El Maleconazo en una lata de leche condensada
Habíamos correteado juntos en el barrio de Cayo Hueso. Su familia levantó varias casitas de cartón en un solar yermo cerca de la calle Zanja, similares a las que tenían en Palmarito del Cauto. Se apellidaba Maceo y algo en su rostro recordaba a aquel Titán de tantas batallas, solo que su principal y única escaramuza no la hizo a caballo sino sobre una endeble balsa. Cuando estalló el Maleconazo se sumó a la gritería y escapó a tiempo de los arrestos. No quiso regresar a su hogar, porque sabía que la policía lo estaba buscando.

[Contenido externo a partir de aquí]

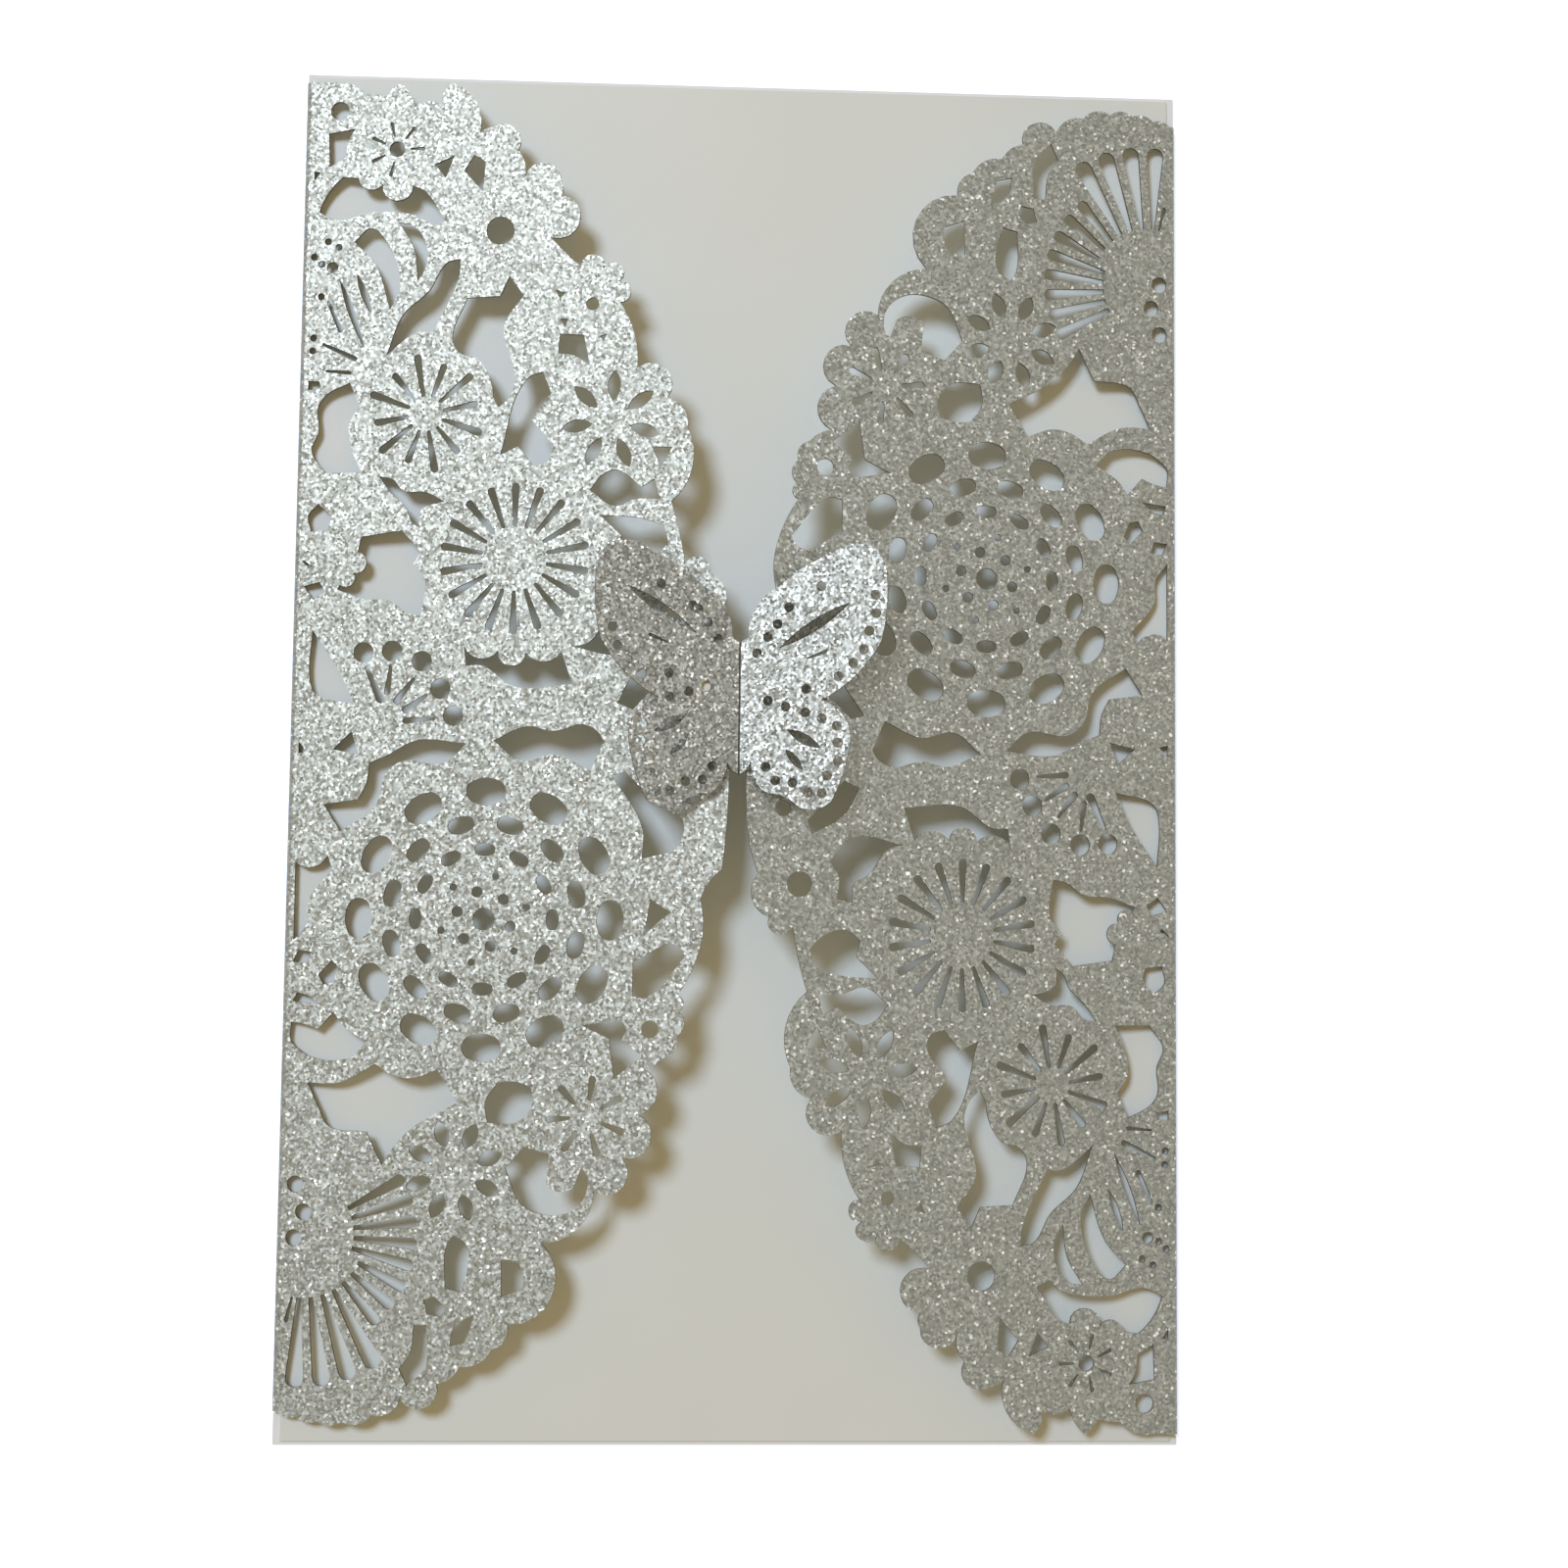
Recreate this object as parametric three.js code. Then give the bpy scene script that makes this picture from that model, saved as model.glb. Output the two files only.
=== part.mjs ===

Se fue sólo, sobre un engendro hecho con dos cámaras de camión infladas y tablas amarradas con sogas. Su abuela le preparó el agua en un tanque de plástico y le dio una lata de leche condensada que guardaba desde hacía cinco años. Era uno de aquellos productos traídos de la URSS, cuyo contenido -con el largo trayecto en barco- llegaba endurecido a la Isla. Mi generación creció tomando aquel lácteo azucarado y mezclándolo con cuanta cosa se nos cruzaba en el camino. Así que Maceo agregó la lata a sus escasos víveres –más como amuleto que como comida- y partió desde la mismísima caleta de San Lázaro.
Nunca llegó. Su familia esperó, esperó y esperó. Sus padres buscaron en las listas de los retenidos en la base naval de Guantánamo, pero su nombre no estaba entre ellos. Preguntaron a otros que zozobraron muy cerca de la orilla y que intentaban volver a salir. Ninguno sabía de Maceo. Indagaron en las morgues donde guardaban los restos de los que llegaban muertos a la orilla. En aquellos lóbregos lugares vieron de todo, pero nunca a su hijo. Un joven les dijo que cerca del primer veril se había tropezado con una balsa sola, flotando en la nada. "Estaba vacía –les confirmó- sólo tenía un trozo de pulóver y una lata de leche condensada".